### Listing

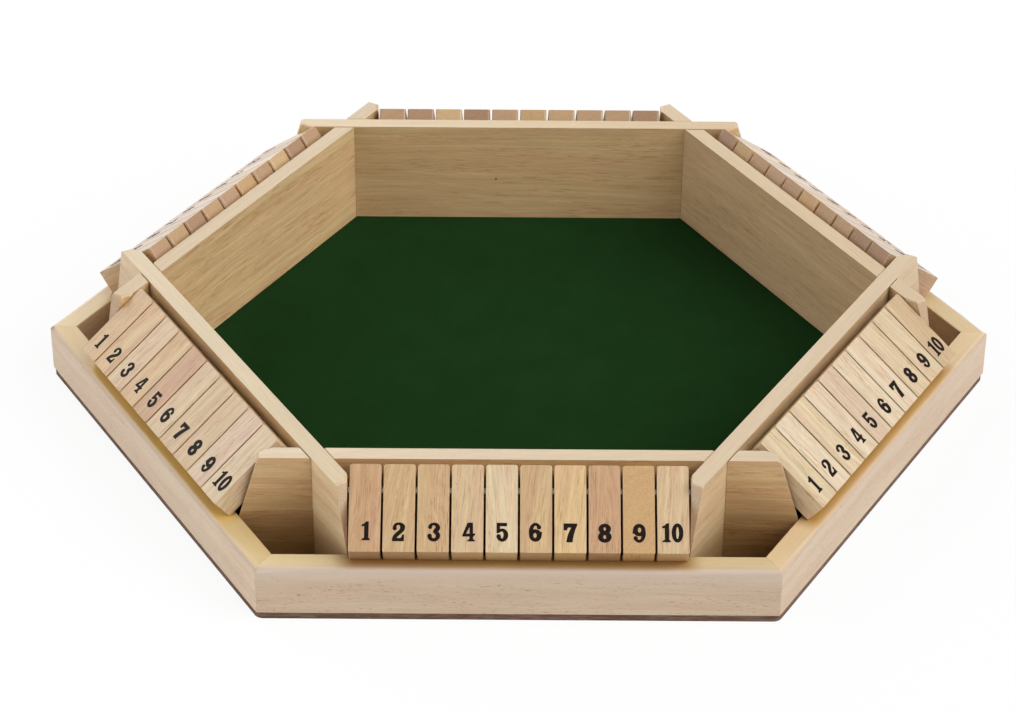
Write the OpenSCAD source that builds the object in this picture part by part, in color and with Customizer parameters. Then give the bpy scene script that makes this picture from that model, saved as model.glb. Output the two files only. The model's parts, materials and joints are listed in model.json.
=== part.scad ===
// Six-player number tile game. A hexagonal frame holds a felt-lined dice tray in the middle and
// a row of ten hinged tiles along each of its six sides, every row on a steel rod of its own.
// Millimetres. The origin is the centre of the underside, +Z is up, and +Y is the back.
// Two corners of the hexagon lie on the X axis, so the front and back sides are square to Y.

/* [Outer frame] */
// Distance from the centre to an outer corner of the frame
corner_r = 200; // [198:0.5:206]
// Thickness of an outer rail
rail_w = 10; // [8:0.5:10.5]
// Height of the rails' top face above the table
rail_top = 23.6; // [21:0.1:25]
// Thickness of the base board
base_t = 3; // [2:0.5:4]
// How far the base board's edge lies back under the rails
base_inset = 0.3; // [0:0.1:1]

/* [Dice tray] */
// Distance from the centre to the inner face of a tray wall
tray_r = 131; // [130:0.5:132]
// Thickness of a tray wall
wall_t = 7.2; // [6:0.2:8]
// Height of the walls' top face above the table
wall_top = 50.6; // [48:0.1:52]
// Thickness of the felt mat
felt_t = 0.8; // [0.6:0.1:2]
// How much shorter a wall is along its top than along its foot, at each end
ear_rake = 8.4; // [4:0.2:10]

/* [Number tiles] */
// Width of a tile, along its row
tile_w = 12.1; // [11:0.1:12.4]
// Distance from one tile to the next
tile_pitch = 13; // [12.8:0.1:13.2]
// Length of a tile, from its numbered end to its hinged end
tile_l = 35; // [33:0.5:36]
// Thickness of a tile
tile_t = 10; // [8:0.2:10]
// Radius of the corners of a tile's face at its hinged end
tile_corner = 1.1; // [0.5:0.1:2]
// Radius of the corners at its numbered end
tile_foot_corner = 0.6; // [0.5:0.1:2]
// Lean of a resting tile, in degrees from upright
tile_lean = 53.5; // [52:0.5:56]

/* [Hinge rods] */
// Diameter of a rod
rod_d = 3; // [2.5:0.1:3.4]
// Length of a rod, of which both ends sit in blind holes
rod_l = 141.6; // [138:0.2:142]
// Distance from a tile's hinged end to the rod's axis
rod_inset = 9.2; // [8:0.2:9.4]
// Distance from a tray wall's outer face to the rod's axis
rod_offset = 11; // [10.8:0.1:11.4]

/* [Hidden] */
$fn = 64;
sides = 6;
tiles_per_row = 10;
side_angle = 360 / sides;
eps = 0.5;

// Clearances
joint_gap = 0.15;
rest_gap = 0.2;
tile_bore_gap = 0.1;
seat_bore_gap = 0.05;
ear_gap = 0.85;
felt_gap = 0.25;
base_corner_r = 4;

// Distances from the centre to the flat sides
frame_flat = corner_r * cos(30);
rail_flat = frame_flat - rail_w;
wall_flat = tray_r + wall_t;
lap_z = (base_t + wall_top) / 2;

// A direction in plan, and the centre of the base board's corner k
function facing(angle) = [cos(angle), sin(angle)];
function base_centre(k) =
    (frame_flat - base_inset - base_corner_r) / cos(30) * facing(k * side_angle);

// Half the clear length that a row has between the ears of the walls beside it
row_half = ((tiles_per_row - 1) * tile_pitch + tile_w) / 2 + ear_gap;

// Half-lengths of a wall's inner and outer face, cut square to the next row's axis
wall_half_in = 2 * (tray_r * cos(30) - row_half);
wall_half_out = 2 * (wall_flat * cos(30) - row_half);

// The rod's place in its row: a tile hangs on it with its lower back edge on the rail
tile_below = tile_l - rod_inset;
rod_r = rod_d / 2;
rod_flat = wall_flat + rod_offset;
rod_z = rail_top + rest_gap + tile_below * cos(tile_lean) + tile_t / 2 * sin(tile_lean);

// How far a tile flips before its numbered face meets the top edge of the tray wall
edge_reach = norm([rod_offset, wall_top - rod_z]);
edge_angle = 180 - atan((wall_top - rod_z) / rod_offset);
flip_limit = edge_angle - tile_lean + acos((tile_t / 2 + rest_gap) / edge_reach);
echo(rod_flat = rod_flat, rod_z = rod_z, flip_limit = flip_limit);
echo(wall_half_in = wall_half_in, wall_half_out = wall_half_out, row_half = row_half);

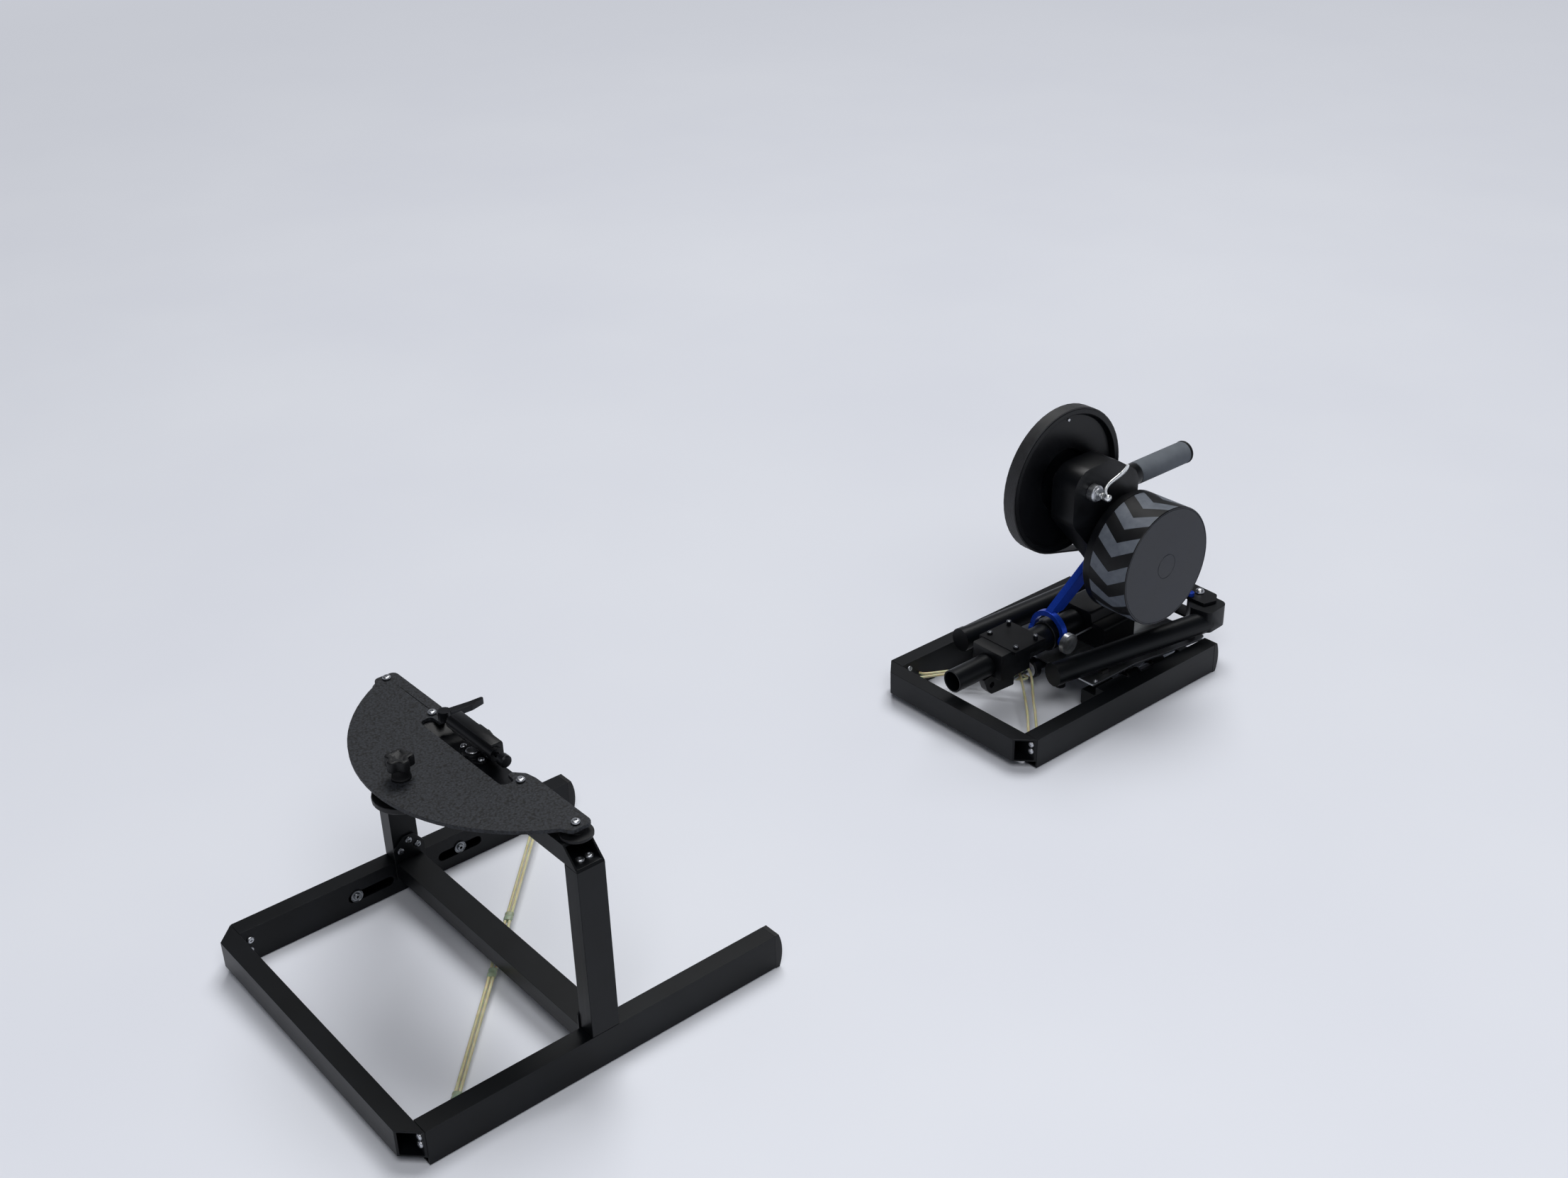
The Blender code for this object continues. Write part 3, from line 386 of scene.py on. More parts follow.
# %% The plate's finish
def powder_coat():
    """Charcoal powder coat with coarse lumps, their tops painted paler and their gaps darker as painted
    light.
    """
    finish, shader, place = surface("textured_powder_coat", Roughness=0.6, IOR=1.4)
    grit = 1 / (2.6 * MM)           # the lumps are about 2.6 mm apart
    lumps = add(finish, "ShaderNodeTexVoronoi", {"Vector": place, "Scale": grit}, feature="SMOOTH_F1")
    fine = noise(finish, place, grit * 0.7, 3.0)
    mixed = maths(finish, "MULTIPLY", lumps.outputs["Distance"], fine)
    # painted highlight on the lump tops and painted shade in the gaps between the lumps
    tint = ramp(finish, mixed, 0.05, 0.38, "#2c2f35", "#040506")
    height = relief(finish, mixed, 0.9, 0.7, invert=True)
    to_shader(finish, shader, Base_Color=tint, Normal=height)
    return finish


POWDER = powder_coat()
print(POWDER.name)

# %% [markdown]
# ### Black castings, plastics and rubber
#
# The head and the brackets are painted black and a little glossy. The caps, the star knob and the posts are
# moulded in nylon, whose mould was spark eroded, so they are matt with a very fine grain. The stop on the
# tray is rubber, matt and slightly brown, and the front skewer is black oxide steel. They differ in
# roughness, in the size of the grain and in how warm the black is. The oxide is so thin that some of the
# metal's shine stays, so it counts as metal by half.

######

### What you will do
Lines from the one containing "The Blender code" through the final line are to be given again verbatim, with nothing before or after.

### Task result
The Blender code for this object continues. Write part 3, from line 386 of scene.py on. More parts follow.
# %% The plate's finish
def powder_coat():
    """Charcoal powder coat with coarse lumps, their tops painted paler and their gaps darker as painted
    light.
    """
    finish, shader, place = surface("textured_powder_coat", Roughness=0.6, IOR=1.4)
    grit = 1 / (2.6 * MM)           # the lumps are about 2.6 mm apart
    lumps = add(finish, "ShaderNodeTexVoronoi", {"Vector": place, "Scale": grit}, feature="SMOOTH_F1")
    fine = noise(finish, place, grit * 0.7, 3.0)
    mixed = maths(finish, "MULTIPLY", lumps.outputs["Distance"], fine)
    # painted highlight on the lump tops and painted shade in the gaps between the lumps
    tint = ramp(finish, mixed, 0.05, 0.38, "#2c2f35", "#040506")
    height = relief(finish, mixed, 0.9, 0.7, invert=True)
    to_shader(finish, shader, Base_Color=tint, Normal=height)
    return finish


POWDER = powder_coat()
print(POWDER.name)

# %% [markdown]
# ### Black castings, plastics and rubber
#
# The head and the brackets are painted black and a little glossy. The caps, the star knob and the posts are
# moulded in nylon, whose mould was spark eroded, so they are matt with a very fine grain. The stop on the
# tray is rubber, matt and slightly brown, and the front skewer is black oxide steel. They differ in
# roughness, in the size of the grain and in how warm the black is. The oxide is so thin that some of the
# metal's shine stays, so it counts as metal by half.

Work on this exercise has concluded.